By swearing to abide by the orders and rules of the Chicago police department, plaintiff agreed that the police department would be his primary employer. Therefore, any employment taken on subsequent to his taking this oath obviously became secondary.
Based upon the department’s general order, the rules of the department and the circumstances surrounding this case, we cannot say that the Board’s determination that plaintiffs failure to cooperate with Agent Karmik, failure to notify the department of information he received and his continued refusal to answer questions relying on attorney-client privilege was arbitrary, unreasonable or against the manifest weight of the evidence.
Plaintiffs insistence that he “did what any good lawyer should do” by not turning his back on a client, although well intentioned, does not mandate reversal of the Board’s decision.

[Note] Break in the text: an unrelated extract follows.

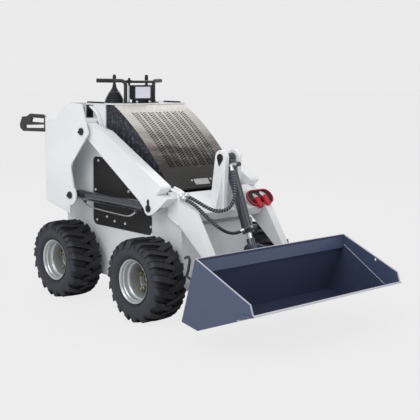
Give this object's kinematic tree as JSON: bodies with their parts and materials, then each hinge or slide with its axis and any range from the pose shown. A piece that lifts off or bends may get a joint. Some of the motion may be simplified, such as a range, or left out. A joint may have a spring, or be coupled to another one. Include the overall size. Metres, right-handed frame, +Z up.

We find that the Board’s decision to suspend plaintiff for a year without pay was not against the manifest weight of the evidence. “[I]f an administrative agency’s determination is not arbitrary or unreasonable, and does not involve the imposition of discipline unrelated to the needs of service, it will stand even if this court considers another sanction more appropriate.” Kloss v. Board of Fire & Police Commissioners, 96 Ill. 2d 252, 258 (1983), citing Sutton v. Civil Service Comm’n, 91 Ill. 2d 404, 411, 438 N.E.2d 147, 150-51 (1982).
*872Based upon the foregoing, we confirm the Board’s decision.
Confirmed.
HARTMAN, EJ., and HOFFMAN, J, concur.